Dalam suku adat manapun di Indonesia, upacara pernikahan merupakan upacara yang dianggap sakral dan suci. Tidak terkecuali bagi masyarakat Jawa. Upacara pernikahan merupakan upacara yang mempunyai banyak rangkaian acara didalamnya, dari sebelum hari temu penganten sampai setelahnya terdapat berbagai macam rangkaian acara yang harus dilaksanakan. Banyak sekali ditemukan penggunaan simbol-simbol yang menggambarkan filosofi kehidupan masyarakat Jawa di dalam upacara pernikahan tersebut.
Secara sederhana, di sini saya akan menguraikan prosesi pernikahan adat Jawa khususnya prosesi misuhi sukunipun panganten jaler (mencucikan kaki pengantin laki-laki) oleh pengantin perempuan terkait dengan pandangan feminisme.

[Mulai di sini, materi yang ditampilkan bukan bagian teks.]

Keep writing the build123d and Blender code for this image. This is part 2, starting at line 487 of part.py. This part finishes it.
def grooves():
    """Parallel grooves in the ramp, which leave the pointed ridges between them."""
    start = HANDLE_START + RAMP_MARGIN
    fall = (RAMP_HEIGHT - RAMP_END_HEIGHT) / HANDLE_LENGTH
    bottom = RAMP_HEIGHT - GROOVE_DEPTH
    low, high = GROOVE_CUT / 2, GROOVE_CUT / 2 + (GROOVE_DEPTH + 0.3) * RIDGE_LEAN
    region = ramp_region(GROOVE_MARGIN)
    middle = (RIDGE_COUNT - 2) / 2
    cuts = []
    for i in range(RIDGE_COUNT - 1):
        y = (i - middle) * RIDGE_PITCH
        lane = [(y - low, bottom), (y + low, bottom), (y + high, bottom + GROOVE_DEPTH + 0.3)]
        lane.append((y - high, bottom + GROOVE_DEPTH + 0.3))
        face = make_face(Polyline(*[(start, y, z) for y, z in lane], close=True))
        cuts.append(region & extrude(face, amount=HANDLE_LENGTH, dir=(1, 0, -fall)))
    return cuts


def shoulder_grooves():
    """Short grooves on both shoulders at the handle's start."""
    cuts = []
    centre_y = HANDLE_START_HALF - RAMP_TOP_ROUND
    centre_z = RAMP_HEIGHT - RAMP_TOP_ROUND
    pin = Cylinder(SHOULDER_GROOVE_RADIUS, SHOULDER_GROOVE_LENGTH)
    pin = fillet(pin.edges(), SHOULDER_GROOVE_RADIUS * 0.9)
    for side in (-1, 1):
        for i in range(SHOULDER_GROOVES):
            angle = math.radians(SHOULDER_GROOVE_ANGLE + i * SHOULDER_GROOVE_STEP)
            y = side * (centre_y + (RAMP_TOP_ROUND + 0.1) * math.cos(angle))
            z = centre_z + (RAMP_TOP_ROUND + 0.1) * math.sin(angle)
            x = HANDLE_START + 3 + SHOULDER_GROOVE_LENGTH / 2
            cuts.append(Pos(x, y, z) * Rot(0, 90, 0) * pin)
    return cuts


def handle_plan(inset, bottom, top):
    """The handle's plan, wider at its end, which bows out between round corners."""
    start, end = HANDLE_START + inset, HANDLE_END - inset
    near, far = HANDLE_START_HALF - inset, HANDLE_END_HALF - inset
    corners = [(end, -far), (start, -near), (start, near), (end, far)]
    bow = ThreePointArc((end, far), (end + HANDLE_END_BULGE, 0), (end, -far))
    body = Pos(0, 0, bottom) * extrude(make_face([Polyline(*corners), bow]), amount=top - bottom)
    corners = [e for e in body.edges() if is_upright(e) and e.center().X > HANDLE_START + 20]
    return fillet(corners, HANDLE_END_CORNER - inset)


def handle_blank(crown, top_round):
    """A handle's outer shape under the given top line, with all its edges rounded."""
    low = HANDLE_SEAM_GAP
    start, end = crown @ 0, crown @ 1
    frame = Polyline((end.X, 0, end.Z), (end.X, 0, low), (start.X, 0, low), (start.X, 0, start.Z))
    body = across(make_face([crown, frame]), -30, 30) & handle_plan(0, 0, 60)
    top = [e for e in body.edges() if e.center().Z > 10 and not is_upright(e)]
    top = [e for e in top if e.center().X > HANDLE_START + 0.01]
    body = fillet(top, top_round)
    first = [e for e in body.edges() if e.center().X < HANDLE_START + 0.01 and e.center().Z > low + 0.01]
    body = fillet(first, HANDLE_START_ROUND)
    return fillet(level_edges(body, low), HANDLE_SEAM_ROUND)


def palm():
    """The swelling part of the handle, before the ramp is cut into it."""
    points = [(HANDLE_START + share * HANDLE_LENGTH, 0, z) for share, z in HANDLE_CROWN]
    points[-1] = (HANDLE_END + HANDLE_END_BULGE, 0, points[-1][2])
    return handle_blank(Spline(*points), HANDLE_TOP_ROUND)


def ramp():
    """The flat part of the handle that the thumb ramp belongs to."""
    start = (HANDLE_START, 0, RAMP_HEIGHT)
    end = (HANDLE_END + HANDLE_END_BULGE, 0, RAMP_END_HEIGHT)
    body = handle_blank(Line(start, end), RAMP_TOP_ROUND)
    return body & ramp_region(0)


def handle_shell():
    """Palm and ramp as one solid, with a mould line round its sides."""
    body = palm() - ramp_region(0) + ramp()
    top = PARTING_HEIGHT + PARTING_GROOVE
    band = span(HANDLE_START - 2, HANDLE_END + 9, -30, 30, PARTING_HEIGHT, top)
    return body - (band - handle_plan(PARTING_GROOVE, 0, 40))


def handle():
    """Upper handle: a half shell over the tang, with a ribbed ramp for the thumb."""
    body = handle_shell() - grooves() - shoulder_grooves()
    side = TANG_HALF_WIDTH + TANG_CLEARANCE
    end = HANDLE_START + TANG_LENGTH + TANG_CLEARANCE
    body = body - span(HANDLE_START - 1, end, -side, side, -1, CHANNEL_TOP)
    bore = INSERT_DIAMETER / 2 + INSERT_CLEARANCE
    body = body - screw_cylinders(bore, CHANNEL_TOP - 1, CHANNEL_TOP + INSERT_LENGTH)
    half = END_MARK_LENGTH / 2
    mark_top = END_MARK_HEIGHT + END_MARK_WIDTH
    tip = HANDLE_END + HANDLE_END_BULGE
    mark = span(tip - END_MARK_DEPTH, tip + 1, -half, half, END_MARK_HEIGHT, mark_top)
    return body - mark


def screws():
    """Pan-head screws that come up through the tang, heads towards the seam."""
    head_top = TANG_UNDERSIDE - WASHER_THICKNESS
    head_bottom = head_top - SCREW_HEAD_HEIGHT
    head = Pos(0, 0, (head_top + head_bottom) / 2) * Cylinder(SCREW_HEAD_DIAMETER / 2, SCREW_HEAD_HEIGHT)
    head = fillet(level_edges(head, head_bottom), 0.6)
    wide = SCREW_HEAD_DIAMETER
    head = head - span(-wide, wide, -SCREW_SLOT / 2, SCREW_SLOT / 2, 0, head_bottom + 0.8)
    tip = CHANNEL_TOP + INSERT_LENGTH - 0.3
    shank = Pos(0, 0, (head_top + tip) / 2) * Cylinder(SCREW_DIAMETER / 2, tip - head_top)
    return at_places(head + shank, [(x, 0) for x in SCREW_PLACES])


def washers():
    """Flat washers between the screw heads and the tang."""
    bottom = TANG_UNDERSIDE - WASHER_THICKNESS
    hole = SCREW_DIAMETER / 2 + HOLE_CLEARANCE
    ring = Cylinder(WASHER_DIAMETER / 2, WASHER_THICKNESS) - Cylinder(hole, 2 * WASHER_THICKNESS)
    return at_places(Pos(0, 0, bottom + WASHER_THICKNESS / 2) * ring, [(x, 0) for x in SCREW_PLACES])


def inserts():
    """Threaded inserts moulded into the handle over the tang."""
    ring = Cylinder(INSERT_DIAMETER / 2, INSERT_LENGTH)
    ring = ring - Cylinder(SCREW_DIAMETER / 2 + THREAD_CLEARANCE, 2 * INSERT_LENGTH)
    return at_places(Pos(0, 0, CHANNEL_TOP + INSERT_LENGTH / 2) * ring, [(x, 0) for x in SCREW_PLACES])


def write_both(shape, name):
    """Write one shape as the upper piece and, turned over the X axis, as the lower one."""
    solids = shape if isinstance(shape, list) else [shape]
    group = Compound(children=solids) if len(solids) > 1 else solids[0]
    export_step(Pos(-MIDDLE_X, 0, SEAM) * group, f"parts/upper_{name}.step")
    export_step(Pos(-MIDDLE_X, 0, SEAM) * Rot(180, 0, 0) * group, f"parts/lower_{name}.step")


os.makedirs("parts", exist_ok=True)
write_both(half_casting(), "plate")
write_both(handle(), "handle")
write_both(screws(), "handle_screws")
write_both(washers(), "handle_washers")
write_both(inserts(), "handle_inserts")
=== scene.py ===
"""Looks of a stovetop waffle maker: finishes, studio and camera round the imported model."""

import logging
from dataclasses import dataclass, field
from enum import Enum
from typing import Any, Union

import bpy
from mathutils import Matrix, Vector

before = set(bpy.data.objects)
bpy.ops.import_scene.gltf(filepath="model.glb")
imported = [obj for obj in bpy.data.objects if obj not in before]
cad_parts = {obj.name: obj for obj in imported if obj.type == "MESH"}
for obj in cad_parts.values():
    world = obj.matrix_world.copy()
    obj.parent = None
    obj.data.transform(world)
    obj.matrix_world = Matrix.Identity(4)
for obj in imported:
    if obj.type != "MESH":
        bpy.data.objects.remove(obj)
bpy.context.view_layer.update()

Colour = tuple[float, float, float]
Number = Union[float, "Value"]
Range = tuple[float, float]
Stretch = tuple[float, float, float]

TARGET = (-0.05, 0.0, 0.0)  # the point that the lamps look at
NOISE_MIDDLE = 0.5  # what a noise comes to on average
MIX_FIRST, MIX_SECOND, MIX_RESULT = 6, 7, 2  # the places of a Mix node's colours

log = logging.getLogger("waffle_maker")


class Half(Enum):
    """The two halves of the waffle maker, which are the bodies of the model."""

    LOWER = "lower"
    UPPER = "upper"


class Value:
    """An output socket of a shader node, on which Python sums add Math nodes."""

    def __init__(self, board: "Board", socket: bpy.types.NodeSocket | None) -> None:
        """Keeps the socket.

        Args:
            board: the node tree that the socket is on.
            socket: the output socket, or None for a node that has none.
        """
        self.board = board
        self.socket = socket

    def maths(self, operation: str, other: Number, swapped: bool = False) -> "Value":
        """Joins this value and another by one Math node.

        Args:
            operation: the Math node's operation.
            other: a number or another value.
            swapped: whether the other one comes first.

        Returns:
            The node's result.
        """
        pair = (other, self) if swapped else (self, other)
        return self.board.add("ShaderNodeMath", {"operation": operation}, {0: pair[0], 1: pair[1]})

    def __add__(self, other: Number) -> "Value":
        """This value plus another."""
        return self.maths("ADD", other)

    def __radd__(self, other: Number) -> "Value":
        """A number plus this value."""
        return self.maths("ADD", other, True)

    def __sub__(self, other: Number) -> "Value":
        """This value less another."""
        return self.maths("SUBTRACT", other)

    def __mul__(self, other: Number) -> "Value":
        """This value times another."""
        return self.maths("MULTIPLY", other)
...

Membahas pandangan feminisme terhadap budaya Jawa mengingatkan saya pada sebuah kisah salah satu dosen saya yang menikah dengan seorang perempuan lintas negara, tepatnya negara di Eropa. Karena dosen saya ini orang Jawa, pernikahan pun dilaksanakan dengan menggunakan adat Jawa. Terjadilah sebuah pertanyaan ketika sang istri harus melakukan prosesi mencucikan kaki suaminya tersebut. “Kenapa aku harus mencuci kaki suamiku?” Teman-teman dari sang istri pun juga bertanya-tanya bahkan menertawakan prosesi tersebut, karena mereka berpandangan bahwa pelaksanaan acara tersebut hanyalah merendahkan derajat seorang perempuan atau istri dihadapan suaminya. Mengingat pandangan masyarakat Eropa tentang feminisme yang menggembor-gemborkan emansipasi wanita dan kesetaraan gender.

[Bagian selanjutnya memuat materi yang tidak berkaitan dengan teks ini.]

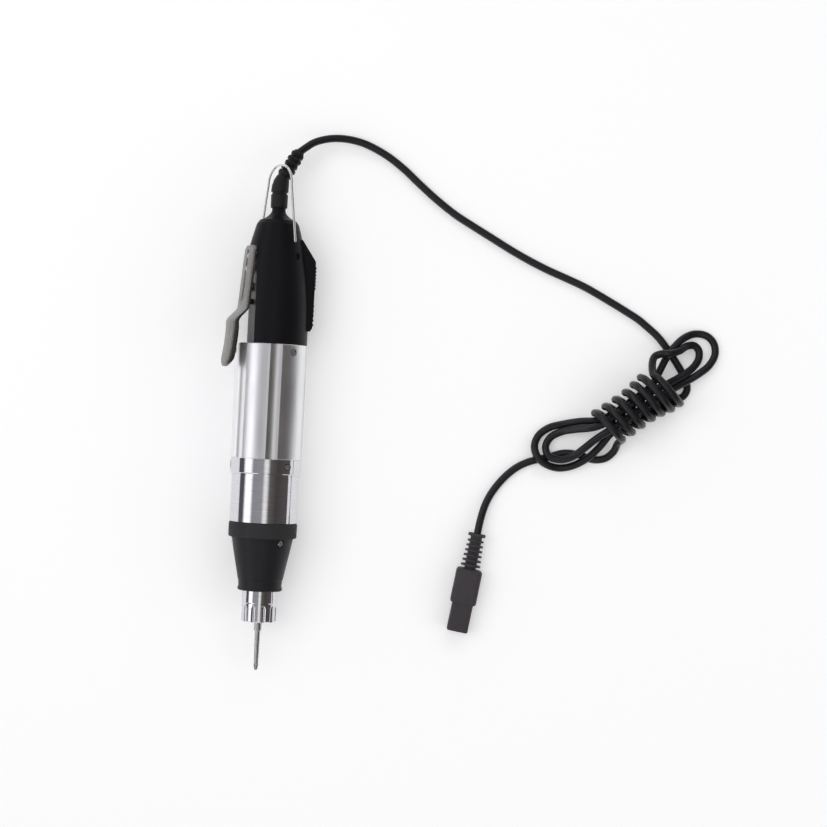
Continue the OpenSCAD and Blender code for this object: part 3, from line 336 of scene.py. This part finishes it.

Jika kita perhatikan, dalam budaya Jawa memang banyak sekali simbolisasi yang menjelaskan bahwa perempuan ditempatkan pada posisi dibawah laki-laki, karena Jawa memang menganut sistem patriarki. Dimana laki-laki adalah makhluk yang selalu ditempatkan pada posisi koordinat dan perempuan merupakan subordinat. Sejarah pun membuktikan bahwasanya pada zaman dahulu perempuan tidak diperkenankan untuk mengenyam pendidikan dan muncullah peribahasa bahwa perempuan adalah kanca ing kasur, sumur lan dapur (teman di tempat tidur, kamar mandi dan di dapur), sehingga lahirlah tokoh-tokoh perempuan seperti Kartini dan Dewi Sartika yang memperjuangkan hak-hak perempuan untuk mendapatkan pendidikan yang lebih baik.
Jika dilihat dengan menggunakan pandangan feminisme, sangat jelas sekali bahwa prosesi misuhi ini adalah suatu prosesi yang menandakan bahwa adanya suatu hubungan yang tidak sama atau tidak setara antara laki-laki dan perempuan. Ada sebuah lelucon kenapa tidak bergantian saja dalam mencuci kaki, setelah pengantin perempuan selesai mencuci kaki pengantin laki-laki, gantian pengantin laki-laki mencuci kaki pengantin perempuan, atau mencuci kaki masing-masing saja biar tidak ada anggapan bahwa budaya Jawa tidak mengakui kesetaraan gender. Namanya juga adat-istiadat yang sudah berakar dalam suatu masyarakat, pasti dalam prosesi tersebut menyimpan sebuah makna yang begitu dalam. Adapaun makna dari prosesi misuhi ini adalah merupakan simbol atau tanda bakti seorang perempuan (istri) kepada suaminya. Baktinya atau ta’atnya seorang istri kepada suami adalah suatu hal yang sangat dijunjung tinggi oleh masyarakat Jawa khususnya dan bangsa timur pada umumnya. Pandangan feminisme dalam hal ini pun juga harus melihat konteks prosesi misuhi ini dalam konteks budaya Jawa, bukan konteks posisi perempuan dan laki-laki secara umum, apalagi feminisme merupakan produk budaya barat yang pastinya mempunyai nilai-nilai yang berbeda terkait emansipasi dan kesetaraan gender.